— START Provided records —

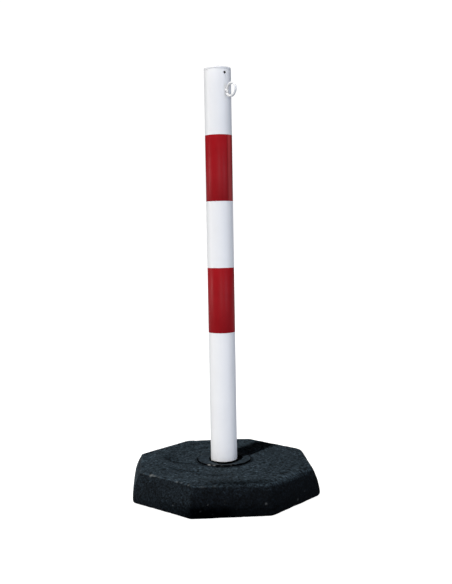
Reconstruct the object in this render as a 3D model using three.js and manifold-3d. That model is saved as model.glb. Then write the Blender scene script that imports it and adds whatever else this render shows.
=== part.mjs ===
// Plastic chain stanchion: a red and white banded plastic post that stands in
// a heavy octagonal rubber base, with a chain eye near its top.
//
// Millimetres, +Z up. The origin is the middle of the base's underside. The
// octagon's flats face +-X, +-Y and the diagonals.

import * as THREE from 'three';
import { mergeVertices } from 'three/addons/utils/BufferGeometryUtils.js';
import Module from 'manifold-3d';

// ---------------------------------------------------------------- dimensions

// Base block, recycled rubber
const BASE_HEIGHT = 67;          // floor to the top face
const BASE_FLATS_FOOT = 415;     // across flats, just above the floor
const BASE_FLATS_TOP = 381;      // across flats at the top edge, before rounding
const BASE_SWELL = 2.5;          // how far the sides belly out at half height
const BASE_CORNER_R = 18;        // rounding of the upright corners
const BASE_TOP_EDGE = 6;         // rounding of the top edge
const BASE_FOOT_EDGE = 9;        // rounding of the bottom edge
const BASE_BORE_R = 35;          // bore that holds the socket
const RING_RECESS_R = 55;        // recess under the block for the ring nut
const RING_RECESS_Z = 12.3;      // its ceiling
const POCKET_DEPTH = 3;          // eight shallow pockets under the block
const POCKET_INNER = 84;         // their inner and outer edges, from the axis
const POCKET_OUTER = 172;
const POCKET_RIB = 9;            // half width of the ribs between them

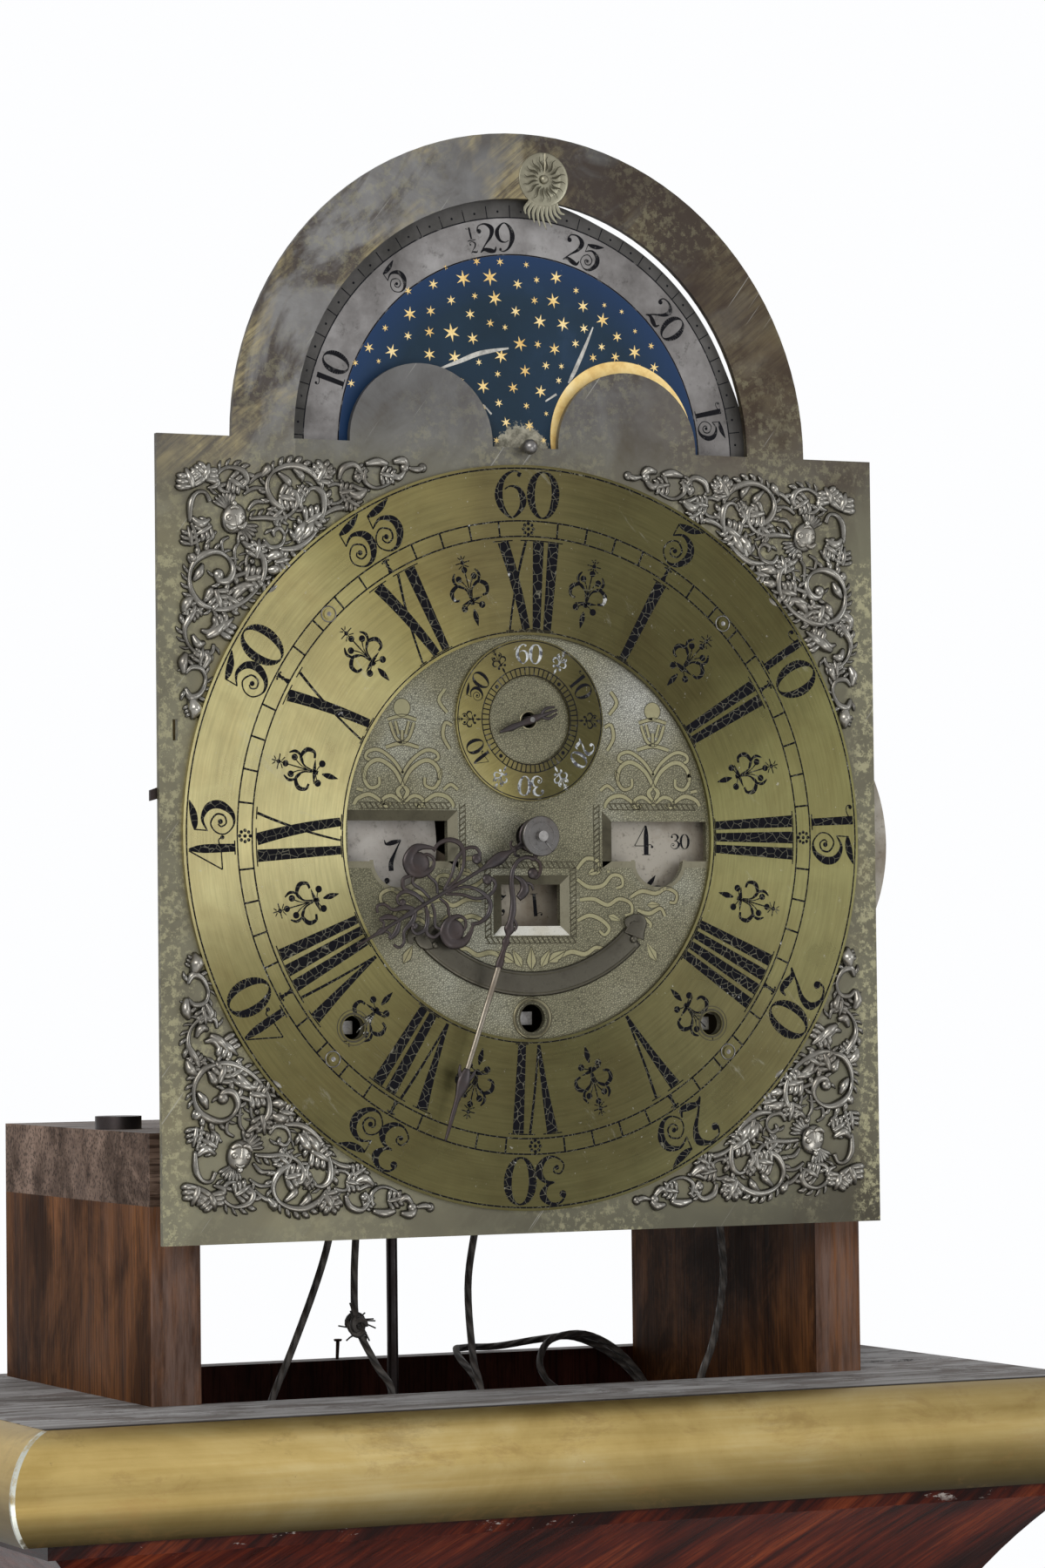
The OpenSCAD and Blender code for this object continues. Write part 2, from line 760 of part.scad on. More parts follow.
module dial_ribbon_and_medallion() {
    ribbon_c = hands + [0, 5.1];
    ribbon_out = ring_in_r - 11.5;
    ribbon_in = ring_in_r - 21;
    half_angle = 48;
    medallion_c = arch_c + [9, 105];
    steps = 12;
    color("#8f7f52") on_dial() {
        slab(-1.4, 0) translate(ribbon_c) polygon(concat(
            [for (i = [-steps : steps]) let (a = i / steps * half_angle) ribbon_out * [sin(a), -cos(a)]],
            [for (i = [-steps : steps]) let (a = i / steps * half_angle) ribbon_in * [-sin(a), -cos(a)]]));
        for (c = [[-41, -46.5], [45, -45]]) bar(ribbon_c + c, -2.4, -1.4, 1.6);
        bar(medallion_c, -1.4, 0, 10.5);
        bar(medallion_c, -3, -1.4, 2.2);
        slab(-1, 0) translate(medallion_c) polygon([[-5, -8], [5, -8], [1.5, -19], [-1.5, -19]]);
    }
}

// A pierced corner casting of linked scrolls. Each scroll is [across, up, radius] from the casting's
// corner, across and up being parts of its legs; its hollow side follows the chapter ring.
scrolls = [
    [0.08, 0.16, 6], [0.17, 0.08, 6.5], [0.11, 0.45, 11.5], [0.29, 0.4, 9], [0.06, 0.63, 7.5],
    [0.04, 0.76, 6.5], [0.05, 0.88, 6], [0.43, 0.1, 10], [0.45, 0.25, 11], [0.32, 0.13, 6],
    [0.58, 0.11, 6.5], [0.69, 0.05, 6], [0.8, 0.05, 6.5], [0.06, 0.3, 6], [0.33, 0.25, 6]
];
scroll_w = 2.6;
module spandrel() {
    edge = 11;
    corner = [dial_w / 2 - edge, edge - 4];
    boss = corner + 0.24 * spandrel_leg * [-1, 1.15];
    low = spandrel_t * 0.6;
    slab(-low, 0) difference() {
        union() {
            for (s = scrolls)
                ring_2d(corner + spandrel_leg * [-s.x, s.y], s.z, s.z - scroll_w);
            translate(boss) circle(r = 9.5);
            translate(corner + spandrel_leg * [-0.88, 0.04]) circle(r = 3);
            translate(corner + spandrel_leg * [-0.04, 0.97]) circle(r = 4);
        }
        translate(hands) circle(r = ring_r + 2.4);
    }
    bar(boss, -spandrel_t, -low, 8);
}
module spandrels() {
    color("#8d857c") on_dial() both_sides() {
        spandrel();
        translate([0, 0, 2 * hands_z]) mirror([0, 0, 1]) spandrel();
    }
}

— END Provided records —

Reproduce the data, keeping every line exactly the same.

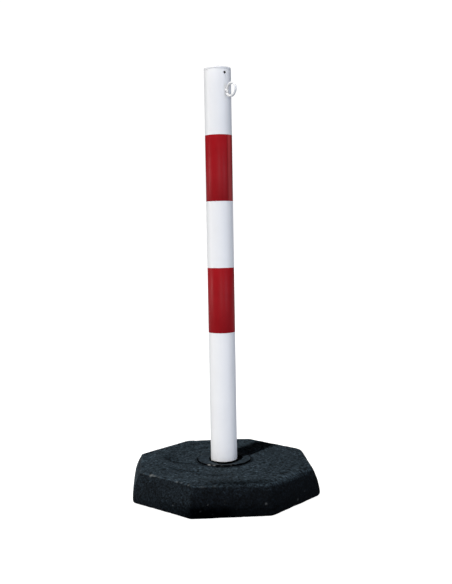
Reconstruct the object in this render as a 3D model using three.js and manifold-3d. That model is saved as model.glb. Then write the Blender scene script that imports it and adds whatever else this render shows.
=== part.mjs ===
// Plastic chain stanchion: a red and white banded plastic post that stands in
// a heavy octagonal rubber base, with a chain eye near its top.
//
// Millimetres, +Z up. The origin is the middle of the base's underside. The
// octagon's flats face +-X, +-Y and the diagonals.

import * as THREE from 'three';
import { mergeVertices } from 'three/addons/utils/BufferGeometryUtils.js';
import Module from 'manifold-3d';

// ---------------------------------------------------------------- dimensions

// Base block, recycled rubber
const BASE_HEIGHT = 67;          // floor to the top face
const BASE_FLATS_FOOT = 415;     // across flats, just above the floor
const BASE_FLATS_TOP = 381;      // across flats at the top edge, before rounding
const BASE_SWELL = 2.5;          // how far the sides belly out at half height
const BASE_CORNER_R = 18;        // rounding of the upright corners
const BASE_TOP_EDGE = 6;         // rounding of the top edge
const BASE_FOOT_EDGE = 9;        // rounding of the bottom edge
const BASE_BORE_R = 35;          // bore that holds the socket
const RING_RECESS_R = 55;        // recess under the block for the ring nut
const RING_RECESS_Z = 12.3;      // its ceiling
const POCKET_DEPTH = 3;          // eight shallow pockets under the block
const POCKET_INNER = 84;         // their inner and outer edges, from the axis
const POCKET_OUTER = 172;
const POCKET_RIB = 9;            // half width of the ribs between them

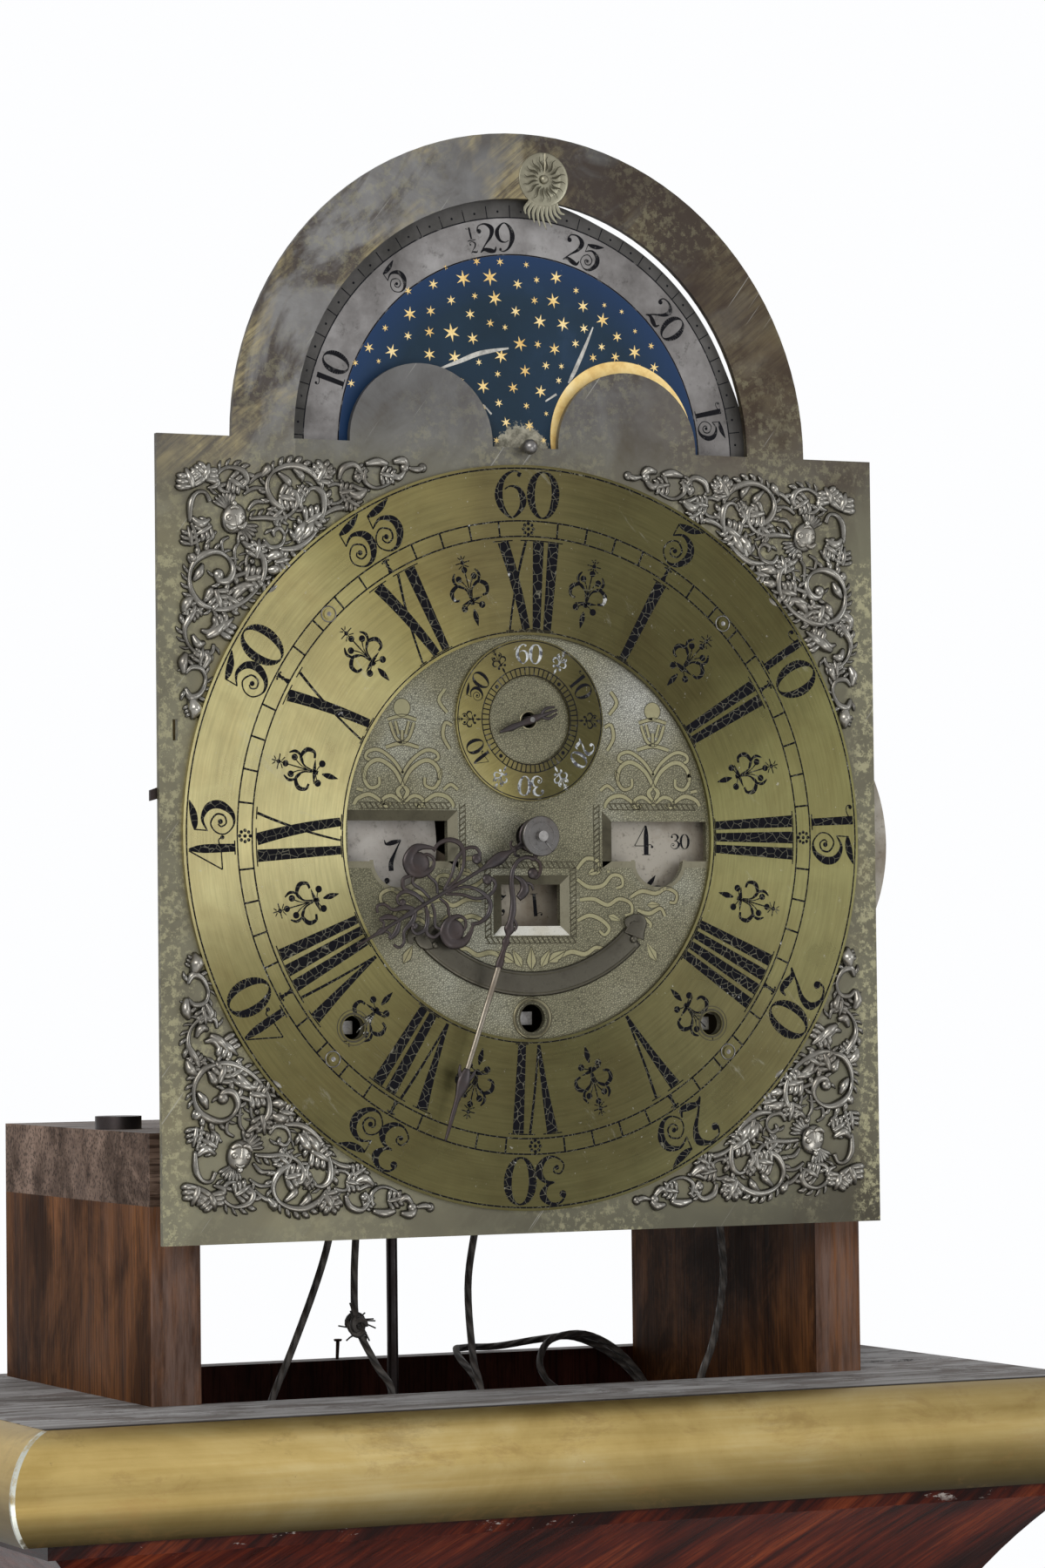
The OpenSCAD and Blender code for this object continues. Write part 2, from line 760 of part.scad on. More parts follow.
module dial_ribbon_and_medallion() {
    ribbon_c = hands + [0, 5.1];
    ribbon_out = ring_in_r - 11.5;
    ribbon_in = ring_in_r - 21;
    half_angle = 48;
    medallion_c = arch_c + [9, 105];
    steps = 12;
    color("#8f7f52") on_dial() {
        slab(-1.4, 0) translate(ribbon_c) polygon(concat(
            [for (i = [-steps : steps]) let (a = i / steps * half_angle) ribbon_out * [sin(a), -cos(a)]],
            [for (i = [-steps : steps]) let (a = i / steps * half_angle) ribbon_in * [-sin(a), -cos(a)]]));
        for (c = [[-41, -46.5], [45, -45]]) bar(ribbon_c + c, -2.4, -1.4, 1.6);
        bar(medallion_c, -1.4, 0, 10.5);
        bar(medallion_c, -3, -1.4, 2.2);
        slab(-1, 0) translate(medallion_c) polygon([[-5, -8], [5, -8], [1.5, -19], [-1.5, -19]]);
    }
}

// A pierced corner casting of linked scrolls. Each scroll is [across, up, radius] from the casting's
// corner, across and up being parts of its legs; its hollow side follows the chapter ring.
scrolls = [
    [0.08, 0.16, 6], [0.17, 0.08, 6.5], [0.11, 0.45, 11.5], [0.29, 0.4, 9], [0.06, 0.63, 7.5],
    [0.04, 0.76, 6.5], [0.05, 0.88, 6], [0.43, 0.1, 10], [0.45, 0.25, 11], [0.32, 0.13, 6],
    [0.58, 0.11, 6.5], [0.69, 0.05, 6], [0.8, 0.05, 6.5], [0.06, 0.3, 6], [0.33, 0.25, 6]
];
scroll_w = 2.6;
module spandrel() {
    edge = 11;
    corner = [dial_w / 2 - edge, edge - 4];
    boss = corner + 0.24 * spandrel_leg * [-1, 1.15];
    low = spandrel_t * 0.6;
    slab(-low, 0) difference() {
        union() {
            for (s = scrolls)
                ring_2d(corner + spandrel_leg * [-s.x, s.y], s.z, s.z - scroll_w);
            translate(boss) circle(r = 9.5);
            translate(corner + spandrel_leg * [-0.88, 0.04]) circle(r = 3);
            translate(corner + spandrel_leg * [-0.04, 0.97]) circle(r = 4);
        }
        translate(hands) circle(r = ring_r + 2.4);
    }
    bar(boss, -spandrel_t, -low, 8);
}
module spandrels() {
    color("#8d857c") on_dial() both_sides() {
        spandrel();
        translate([0, 0, 2 * hands_z]) mirror([0, 0, 1]) spandrel();
    }
}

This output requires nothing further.